Des recherches simples et rapides
« Ce moteur de recherche vient compléter d’autres outils existants et offre une solution compatible avec les volumes colossaux de données que nous générons de nos jours », précise Phelim Bradley, bioinformaticien au LEBM-IEB. Ce moteur saura, en effet, s’adapter à la croissance de la quantité de données disponibles, ce qui constituait l’un des principaux défis des scientifiques. Ceux-ci ont réussi à développer un moteur de recherche accessible à n’importe quel utilisateur connecté à Internet.
« La baisse du coût du séquençage de l’ADN verra apparaître une multitude d’utilisateurs qui n’appartiennent pas à la recherche fondamentale et entraînera une augmentation rapide du volume de données générées », ajoute Zamin Iqbal. Il y a fort à parier que le séquençage de l’ADN sera utilisé dans les consultations ou sur le terrain pour poser des diagnostics et prescrire des traitements, mais également pour toute autre chose, comme contrôler la viande d’un hamburger. À ce stade, il apparaît fondamental de faciliter la consultation des données génomiques. Les scientifiques approfondiront ainsi leurs connaissances de la biologie, de l’évolution, de la propagation des maladies, etc.
Pourquoi donner la priorité aux microbes ?
Un microbe est un organisme vivant invisible à l’œil nu, qui ne peut donc être observé qu’à l’aide d’un microscope. Il désigne généralement diverses formes de vie, parmi lesquelles les bactéries, les virus et les champignons.

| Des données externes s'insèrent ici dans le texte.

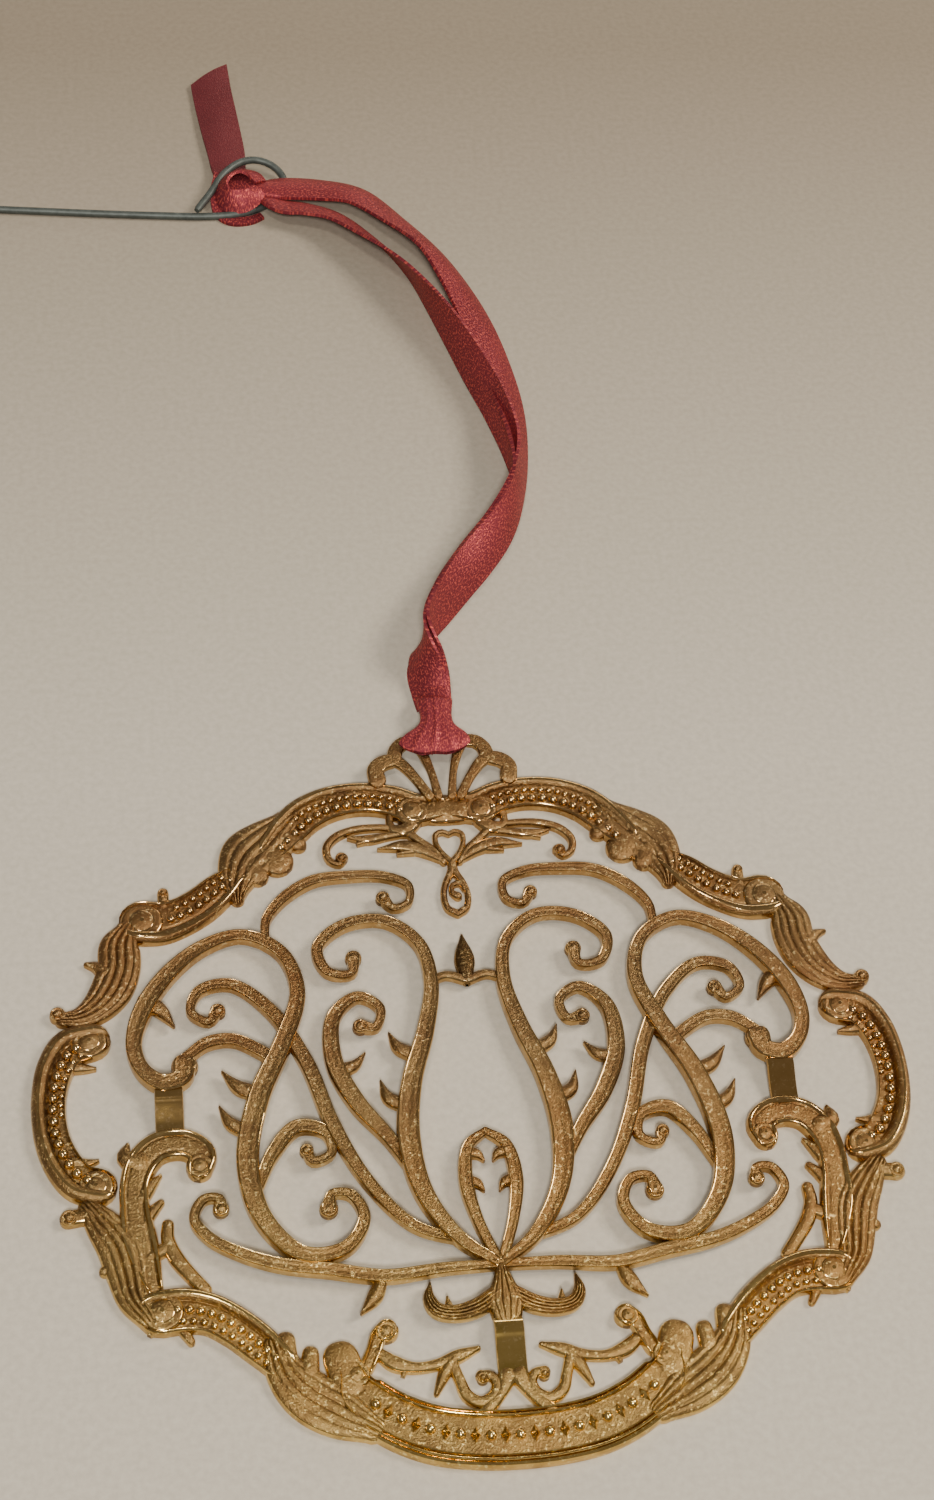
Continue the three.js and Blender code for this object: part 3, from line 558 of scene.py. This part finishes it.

Les bactéries existent depuis des milliards d’années et peuplent pratiquement tous les milieux de la Terre, des profondeurs océaniques à la haute atmosphère en passant par nos intestins. Elles se reproduisent extrêmement rapidement, et leurs espèces peuvent être sensiblement différentes les unes des autres.
Comparer l’ADN de plusieurs espèces bactériennes peut nous permettre d’appréhender leurs relations, ainsi que d’étudier la dynamique de la résistance aux antibiotiques qui se propage dans le monde et l’arbre du vivant. L’analyse de l’ADN peut, par exemple, nous aider à prédire la dangerosité d’une souche donnée de tuberculose et le type de médicaments auquel cette souche répondrait ou non.
Source
Real-time search of all bacterial and viral genomic data, Nature Biotechnology, 4 février 2019
Phelim Bradley1, Henk den Bakker2, Eduardo Rocha3,4, Gil McVean1, Zamin Iqbal5
1 University of Oxford
2 University of Georgia
3 Microbial evolutionary genomics Laboratory - Institut Pasteur
4 UMR3525 - CNRS.
5 European Molecular Biology Laboratory – European Bioinformatics Institute
Cette étude entre dans le cadre de l’axe scientifique prioritaire Résistance aux agents antimicrobiens du plan stratégique 2019-2023 de l’Institut Pasteur.